Check for less obvious pathways too: electrical outlets on shared walls, gaps around pipes or vents, and recessed lighting fixtures that open into the ceiling cavity. Acoustic sealant on these small openings adds up.
Add Mass to Block Sound Transmission
Thin, lightweight walls and floors let sound pass through easily. The most effective way to block airborne noise is to add mass, because heavier materials vibrate less when sound waves hit them.
Mass-loaded vinyl (MLV) is a dense, flexible sheet material designed specifically for this purpose. A one-pound-per-square-foot sheet is only 1/8 inch thick and carries a sound transmission class (STC) rating of 26. The two-pound version, at 1/4 inch thick, reaches an STC of 31. For context, an STC of 25 to 30 means conversations are still easily heard through a wall, while 45 to 50 blocks most speech. MLV alone won’t transform a thin wall into a soundproof barrier, but layering it behind drywall or under flooring significantly improves what’s already there.
Adding a second layer of drywall is one of the most practical upgrades for shared walls. Sandwiching a layer of MLV or acoustic sealant between the existing wall and the new drywall creates a much heavier, less vibration-prone surface. Using resilient channels (metal strips that decouple the new drywall from the studs) adds another layer of protection by breaking the path for structure-borne vibrations.
For floors, thick rugs with dense padding underneath reduce both airborne and impact noise. If you’re renovating, underlayment materials between the subfloor and finished floor can cut footstep noise substantially.
Absorb Sound Inside the Room
Blocking and absorbing are different things. Blocking stops sound from passing through a barrier. Absorbing reduces echo, reverberation, and the overall loudness of sound bouncing around inside a room. Hard surfaces like bare walls, tile floors, and glass reflect sound, making a space feel louder than it needs to be.
The effectiveness of absorptive materials is measured by their noise reduction coefficient (NRC), a scale from 0 (no absorption) to 1.0 (complete absorption). Dense mineral wool insulation boards, even at just 2 inches thick, achieve an NRC of 0.90, meaning they absorb 90% of mid-range sound energy that hits them. Acoustic foam panels tend to score lower. A 4-inch polyurethane foam, for instance, typically reaches an NRC around 0.70. Mineral wool also performs better at low frequencies, which matters if you’re dealing with deeper sounds like HVAC hum or bass.
You don’t need to cover every surface. Strategic placement on the walls and ceiling areas where sound reflects most (directly across from speakers, on large flat surfaces, in corners) delivers most of the benefit. Bookshelves filled with books, upholstered furniture, and heavy fabric wall hangings all absorb sound too, making them practical options for living spaces where you don’t want the look of foam panels.
Decouple Vibration Sources
Structure-borne noise is best handled at the source. If a washing machine, air conditioner, or other appliance vibrates against the floor or wall, that energy travels through the building. Placing the appliance on rubber isolation pads or a vibration-dampening platform breaks the connection between the machine and the structure.
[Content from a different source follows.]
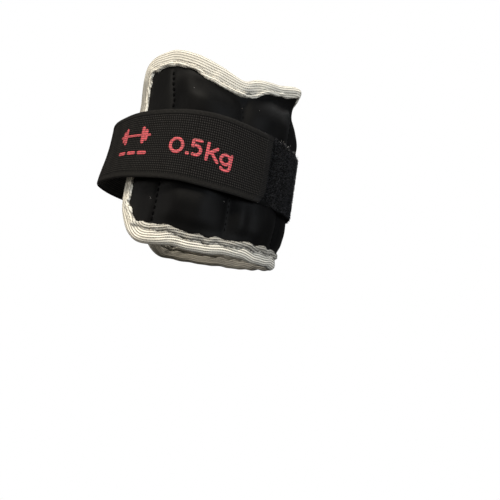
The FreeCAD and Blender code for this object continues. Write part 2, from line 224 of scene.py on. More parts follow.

The same principle applies to speakers, subwoofers, and exercise equipment. A treadmill sitting directly on a wood floor transmits every footfall through the joists to the room below. A thick rubber mat or isolation platform underneath dramatically reduces that transfer. For mounted equipment like HVAC units, flexible connectors between the unit and the ductwork prevent vibrations from spreading through the ventilation system.
Use Sound Masking for Remaining Noise
After you’ve blocked and absorbed what you can, some noise will still get through. Sound masking doesn’t eliminate the unwanted noise. Instead, it raises the background sound level with something consistent and non-distracting, making the intrusive sounds less noticeable by comparison.
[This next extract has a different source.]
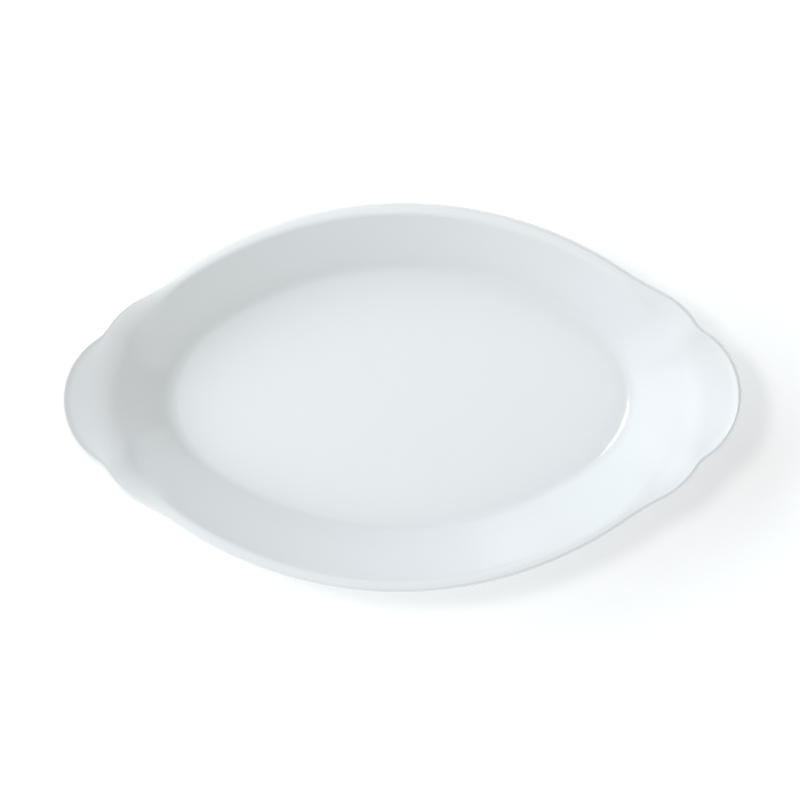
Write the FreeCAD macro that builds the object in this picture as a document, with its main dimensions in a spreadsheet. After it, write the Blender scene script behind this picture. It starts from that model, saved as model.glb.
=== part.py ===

White noise contains all audible frequencies at equal intensity, creating a steady “shh” sound that’s effective at drowning out sudden disruptions like barking dogs, slamming doors, or traffic spikes. Pink noise emphasizes lower frequencies more than higher ones, producing a deeper, softer tone that many people find more natural. Brown noise pushes even further into low frequencies, making it particularly good at covering the start-stop sounds of furnaces, air conditioners, and refrigerators.
A dedicated sound machine or a fan can provide consistent masking in a bedroom. For offices, commercial sound masking systems distribute gentle background noise through ceiling speakers to reduce the intelligibility of nearby conversations, which is the main complaint in open-plan workspaces.
Noise Reduction for Better Sleep
Sleep is one of the most common reasons people search for noise reduction solutions. The World Health Organization recommends nighttime noise levels below 45 decibels for road traffic and below 40 decibels for aircraft noise to protect sleep quality. For reference, 45 decibels is roughly the volume of a quiet library, so even moderate traffic on a nearby road can exceed that threshold.
The bedroom is worth treating as a priority space. Heavy curtains over windows, a solid-core door with weatherstripping, a rug on a hard floor, and a white or pink noise machine together can lower perceived noise by a meaningful margin. If your bedroom shares a wall with a noisy neighbor or a hallway, even rearranging furniture so your bed is on the opposite wall helps. The WHO specifically recommends designing a “quiet side” in a dwelling, positioning bedrooms away from the noisiest exterior walls when possible.
Practical Steps by Budget
- Low cost: Seal gaps under doors and around windows with weatherstripping, draft stoppers, and acoustic caulk. Add thick rugs and heavy curtains. Use a white noise machine or fan for sleep.
- Moderate cost: Install window inserts or secondary glazing. Add acoustic panels or mineral wool boards to key walls. Place rubber isolation pads under appliances and speakers. Upgrade hollow interior doors to solid-core versions.
- Higher cost: Add a second layer of drywall with mass-loaded vinyl on shared walls. Install resilient channels to decouple walls from framing. Replace single-pane windows with double or triple glazing. Add underlayment beneath flooring during renovation.
Layering multiple approaches almost always outperforms any single expensive fix. A combination of sealing, adding mass, absorbing reflections, and masking residual noise addresses the problem from every angle and works for both airborne and structure-borne noise.